I'm sure that just because it's exercise, it's helping my mood. But I have a feeling that just breaking out of the routine and getting out into nature with my best friend has a bunch to do with my happiness level as well!
Thanks for this post!
~Eva
Posted by: Eva Wallace | November 20, 2007 at 05:02 PM
An interesting question...is watching TV the same as watching a movie on TV?
I am NOT bashing TV, by the way. I love TV. And I think the point that "moderation is pleasant to the wise" is absolutely right.
But there's something about TV-watching that makes it very easy to slip from actually enjoyable, engaging, TV-watching into slack-jawed, channel-changing dumbness. That doesn't really happen with a movie. You might get bored, but you don't go into a trance the way you can with TV. And movies are over in 2 or 3 hours. You can be in a TV zone state for 4 or 5.
but again, there's nothing wrong with TV or with relaxing fun. It's just a question of: are you having AS MUCH FUN as you could? You might as well.
Posted by: Gretchen Rubin | November 21, 2007 at 04:49 PM
Mmmm Lovely Post buddy, U have done nice piece of work.

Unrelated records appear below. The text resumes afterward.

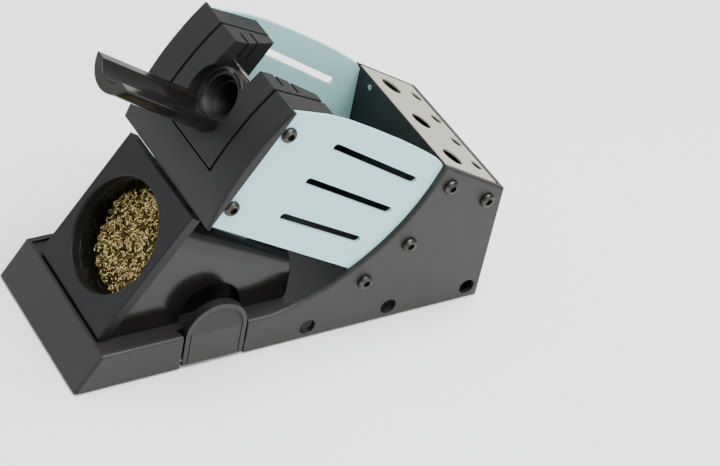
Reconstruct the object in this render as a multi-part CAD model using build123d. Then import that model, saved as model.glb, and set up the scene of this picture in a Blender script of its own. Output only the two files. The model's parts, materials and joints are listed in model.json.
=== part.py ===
from build123d import *
import math
import os

os.makedirs("parts", exist_ok=True)

# Driving dimensions, millimetres. X is across, Y runs from front to rear, Z is up.
# Profiles are drawn with the base's front edge at y = 0 and its underside at z = 0,
# then every piece is moved so that the origin lies under the middle of the feet.
LENGTH = 200.0
HALF = 40.0
WALL = 2.5
SHEET = 1.5
RACK_SHEET = 0.8
DECK = 16.5
RAIL = 17.9
FOOT = 1.0
NOSE_Y = 10.9
SLOPE_F = (168.3, 79.9)
SLOPE_G = (200.0, 61.39)
ARC_C = (72.06, 114.7)
ARC_R = 98.5
HEAD_O = (50.5, 76.4)
TILT = math.radians(32.5)
FLANGE_UP = math.radians(57.3)
MOUTH_R = 25.5
HEAD_R = 3.5
SHANK_R = 2.0
HOLE_R = 2.06
RING_Q = 40.0
TROUGH_Q = 38.2
PLACE = Pos(0, -LENGTH / 2, FOOT)

CA = math.cos(TILT)
SA = math.sin(TILT)
IN_X = HALF - WALL
RECESS_X = 36.9
SIDE_HOLE_R = 3.9
PLATE_X = IN_X - SHEET
SIDE_SCREWS = [(169.5, 70.0), (154.4, 41.5), (135.0, 25.4), (191.2, 57.4)]
PLATE_SCREWS = [(83.0, 116.0), (62.0, 83.2)]
SIDE_HOLES = [(109.8, 5.8), (151.2, 5.8), (193.0, 5.8)]
BOTTOM_SCREWS = [(-27, 24), (27, 24), (-34.2, 182.5), (34.2, 182.5)]


def tilt_yz(s, q):
    """Point in the tilted frame of the head: s runs rearward and down, q runs up."""
    return (HEAD_O[0] + s * CA + q * SA, HEAD_O[1] - s * SA + q * CA)


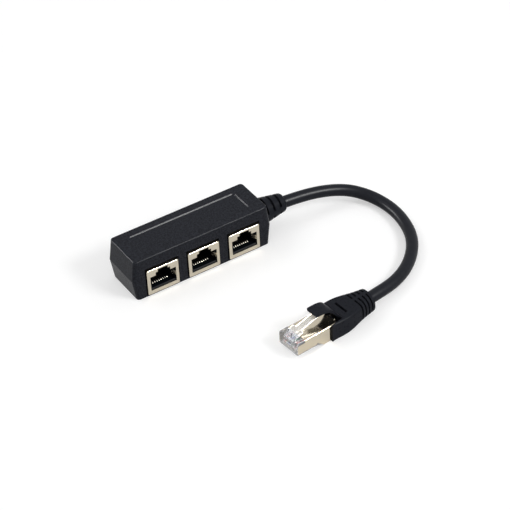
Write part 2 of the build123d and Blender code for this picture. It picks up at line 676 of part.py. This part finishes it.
def boot_groove(index):
    """Cut round the neck, left whole at a bridge above and below."""
    place = BOOT_GROOVE_START + index * BOOT_GROOVE_PITCH
    width, height, top_radius, low_radius = boot_size(place)
    start = BOOT_START + place
    end = start + BOOT_GROOVE_WIDTH
    depth = BOOT_GROOVE_DEPTH
    half = BOOT_BRIDGE / 2
    core = Rectangle(width - 2 * depth, height - 2 * depth)
    core = fillet(core.vertices(), min(top_radius, low_radius) - depth)
    middle = Plane(origin=(start - 1, 0, height / 2), x_dir=(0, 1, 0), z_dir=(1, 0, 0))
    core = extrude(middle * core, amount=BOOT_GROOVE_WIDTH + 2)
    ring = block(start, end, -width, width, -1, height + 1)
    return ring - core - block(start - 1, end + 1, -half, half, -2, height + 2)


def boot_hollow():
    """Room for the plug's rear and its crimp collar. The cable makes its own bore."""
    half = PLUG_WIDTH / 2 + PLUG_CLEARANCE
    low = PLUG_REAR_FLOOR - PLUG_CLEARANCE
    side = BOOT_HOLLOW_WIDTH / 2
    mouth_end = PLUG_LENGTH + PLUG_CLEARANCE
    collar_end = PLUG_LENGTH + COLLAR_LENGTH + PLUG_CLEARANCE
    collar_top = PLUG_AXIS_HEIGHT + CABLE_RADIUS + PLUG_SHEET + PLUG_CLEARANCE
    seat_low = FLAP_PIVOT_HEIGHT - FLAP_BARREL - PIVOT_CLEARANCE
    strap = STRAP_WIDTH / 2 + PLUG_CLEARANCE
    return [
        block(BOOT_START - 1, mouth_end, -half, half, low, PLUG_TOP + PLUG_CLEARANCE),
        block(BOOT_START, collar_end, -side, side, BOOT_FLOOR, collar_top),
        block(BOOT_START, collar_end, -strap, strap, low, PLUG_AXIS_HEIGHT),
        block(BOOT_START, BOOT_START + BOOT_HOLLOW_LENGTH, -side, side, BOOT_FLOOR, seat_low - BOOT_SEAT_WALL),
    ]


def flap_bay():
    """Opening in the boot's top under the flap, wider towards the front, and the flap's seat."""
    rear = FLAP_ROOT_WIDTH / 2 + FLAP_SIDE_GAP
    front = rear + FLAP_BAY_FLARE
    start = BOOT_START - 1
    outline = Polyline((start, -front), (FLAP_ROOT, -rear), (FLAP_ROOT, rear), (start, front), close=True)
    low = FLAP_PIVOT_HEIGHT - FLAP_BARREL - PIVOT_CLEARANCE - BOOT_SEAT_WALL
    bay = extrude(Pos(0, 0, low) * make_face(outline), amount=5)
    seat = rod_y(FLAP_ROOT, -rear, rear, FLAP_PIVOT_HEIGHT, FLAP_BARREL + PIVOT_CLEARANCE)
    return [bay, seat]


def boot():
    """Hood over the plug's rear, square in front and round at the cable."""
    hood = Pos(BOOT_START, 0, 0) * loft([boot_face(*section) for section in BOOT_SECTIONS])
    for index in range(BOOT_GROOVES):
        hood -= boot_groove(index)
    middle = BOOT_START + BOOT_SLOT_PLACE
    half = BOOT_SLOT_WIDTH / 2
    side = BOOT_SLOT_LENGTH / 2
    slot = block(middle - half, middle + half, -side, side, PLUG_AXIS_HEIGHT, 2 * PLUG_TOP)
    return hood - boot_hollow() - flap_bay() - slot


def flap_plan():
    """Outline of the flap from above: wide at the crease, swept in to a parallel tongue."""
    root = FLAP_ROOT_WIDTH / 2
    half = FLAP_WIDTH / 2
    waist = FLAP_ROOT - FLAP_SWEEP
    end = FLAP_ROOT - FLAP_TOP[0][0] - FLAP_TOP[-1][0]
    left = Spline((FLAP_ROOT, root), (waist, half), tangents=((-1, -1), (-1, 0)))
    tongue = Polyline((waist, half), (end, half), (end, -half), (waist, -half))
    right = Spline((waist, -half), (FLAP_ROOT, -root), tangents=((1, 0), (1, -1)))
    return make_face([left, tongue, right, Line((FLAP_ROOT, -root), (FLAP_ROOT, root))])


def boot_flap():
    """Curved tongue that rises from the crease and reaches forward over the latch."""
    root = (FLAP_ROOT, FLAP_PIVOT_HEIGHT + FLAP_BARREL)
    heel = (FLAP_ROOT - FLAP_BARREL, FLAP_PIVOT_HEIGHT)
    upper = [(FLAP_ROOT - forward, FLAP_PIVOT_HEIGHT + rise) for forward, rise in FLAP_TOP]
    lower = [(FLAP_ROOT - forward, FLAP_PIVOT_HEIGHT + rise) for forward, rise in FLAP_UNDER]
    top = Spline(root, *upper)
    tip = Line(upper[-1], lower[0])
    under = Spline(*lower, heel)
    tongue = side_plate([top, tip, under, Line(heel, root)], FLAP_ROOT_WIDTH)
    tongue &= extrude(flap_plan(), amount=3 * PLUG_TOP)
    corners = tongue.edges().filter_by(Axis.Z, tolerance=15).group_by(Axis.X)[0]
    tongue = fillet(corners, FLAP_CORNER_RADIUS)
    half = FLAP_ROOT_WIDTH / 2
    return tongue + rod_y(FLAP_ROOT, -half, half, FLAP_PIVOT_HEIGHT, FLAP_BARREL)


def all_parts():
    """Every piece by name, each in the block's frame."""
    parts = {"upper_shell": upper_shell(), "lower_shell": lower_shell()}
    shield, insert, contacts = jack_shield(), jack_insert(), jack_contacts()
    for index, name in enumerate(JACK_NAMES):
        place = Pos(jack_place(index), JACK_FACE_Y, JACK_LIFT)
        parts[f"jack_{name}_shield"] = place * shield
        parts[f"jack_{name}_insert"] = place * insert
        parts[f"jack_{name}_contacts"] = place * contacts
    parts["circuit_board"] = circuit_board()
    parts["board_wires"] = board_wires()
    parts["strain_relief"] = strain_relief()
    parts["cable"] = cable()
    plug = {
        "plug_body": plug_body(), "plug_shell": plug_shell(), "plug_contacts": plug_contacts(),
        "orange_wires": wire_pair(1, 2), "green_wires": wire_pair(3, 6),
        "blue_wires": wire_pair(4, 5), "brown_wires": wire_pair(7, 8),
        "plug_latch": plug_latch(), "boot": boot(), "boot_flap": boot_flap(),
    }
    parts.update({name: PLUG_PLACE * piece for name, piece in plug.items()})
    parts["boot"] -= parts["cable"]
    return parts


os.makedirs("parts", exist_ok=True)
for part_name, part in all_parts().items():
    export_step(part, f"parts/{part_name}.step")
    print(part_name, len(part.solids()), round(part.volume, 1))
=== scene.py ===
"""Looks of a network splitter: a moulded block with three sockets and a short lead with one plug."""
import math

import bpy
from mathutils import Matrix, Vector


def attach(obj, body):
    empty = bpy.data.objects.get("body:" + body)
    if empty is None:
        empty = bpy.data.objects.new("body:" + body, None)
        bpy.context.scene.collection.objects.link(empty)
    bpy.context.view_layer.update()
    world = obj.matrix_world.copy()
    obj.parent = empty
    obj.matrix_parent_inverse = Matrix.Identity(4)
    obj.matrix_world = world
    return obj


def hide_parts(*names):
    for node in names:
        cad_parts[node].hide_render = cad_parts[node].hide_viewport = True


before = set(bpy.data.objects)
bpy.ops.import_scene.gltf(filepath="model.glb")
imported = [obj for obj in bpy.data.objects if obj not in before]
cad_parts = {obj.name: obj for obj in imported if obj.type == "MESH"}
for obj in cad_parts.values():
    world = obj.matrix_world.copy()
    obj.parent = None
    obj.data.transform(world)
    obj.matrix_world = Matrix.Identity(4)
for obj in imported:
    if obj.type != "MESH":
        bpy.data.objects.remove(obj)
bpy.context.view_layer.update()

MM = 0.001

# The plug lies beside the block. Lengths along it are counted from its nose.
NOSE = (0.6, -75.9)
PLUG_TURN = math.radians(5.3)
PLUG_AXIS_HEIGHT = 4.7
JACKET_END = 20.5

CABLE_DIAMETER = 5.5
CABLE_REST_Z = 2.85
SEAM_HEIGHT = 10.1

JACK_PITCH = 20.65
JACK_FACE_Y = -11.25
JACK_LIFT = 0.9
CONTACT_COUNT = 8
CONTACT_PITCH = 1.02

# A socket spring from its tail to its free end: distances behind the socket's face and heights
# above its underside. It turns over in the mouth at the third point.
SPRING_LINE = ((20.1, 1.7), (3.45, 1.7), (3.45, 2.75), (11.6, 5.6))
SPRING_WIDTH = 0.3
SPRING_THICKNESS = 0.3
SPRING_BEND_RADIUS = 0.3

SPRING_INPUTS = (
    ("Line", "NodeSocketGeometry"), ("Width", "NodeSocketFloat"), ("Thickness", "NodeSocketFloat"),
    ("Bend Radius", "NodeSocketFloat"), ("Springs", "NodeSocketInt"), ("Spring Step", "NodeSocketVector"),
    ("Sockets", "NodeSocketInt"), ("Socket Step", "NodeSocketVector"), ("Finish", "NodeSocketMaterial"),
)

# Round marks on top of the plug's nose: distances from its front and from its middle
EJECTOR_MARKS = ((2.4, 2.5, 0), (2.0, -0.2, 0))

# Specular levels of the black plastics. They are far under the real one, because the white room
# would grey the black over.
ABS_GLOSS = 0.04
PVC_GLOSS = 0.02
JACKET_GLOSS = 0.05
PBT_GLOSS = 0.02

# Lamps and table, in metres
LIT_POINT = (0.03, -0.03, 0)
KEY_PLACE = (0.51, -0.79, 0.8)
FILL_PLACE = (-0.5, 0.5, 0.9)
RIM_PLACE = (-0.9, 0.85, 0.35)
ROOM_LIGHT = 0.6
TABLE_HALF = 3.0
TABLE_GLOW = 0.42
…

Posted by: Life Info Zone | November 22, 2007 at 04:35 AM
A much-belated comment...
I really liked this categorization when I first read it, and have found it useful in looking at my own life (What kind of fun do I have now? What do I want more of? Less of?)
BUT... I took issue with your name "accomodating fun." Clearly, that SHOULD have been "social fun," thought I. And I used that in my own head.
Until this morning, when I caught myself mentally grumbling over my someone else's choice of a restaurant for tonight, and listing reasons why MY choice would have been better. Then it struck me. This is ACCOMMODATING fun. You don't get to make all the choices. Doh!
Right. Okay. Well, then.
Maybe you did have the right name. :)
Posted by: KCCC | December 14, 2007 at 12:26 PM
Do people need all three types of fun? For example, can someone live with no relaxing fun? How much of each type of fun does someone need to be happy? How much of one type of fun does it take before you are unhappy (particularly relaxing fun)?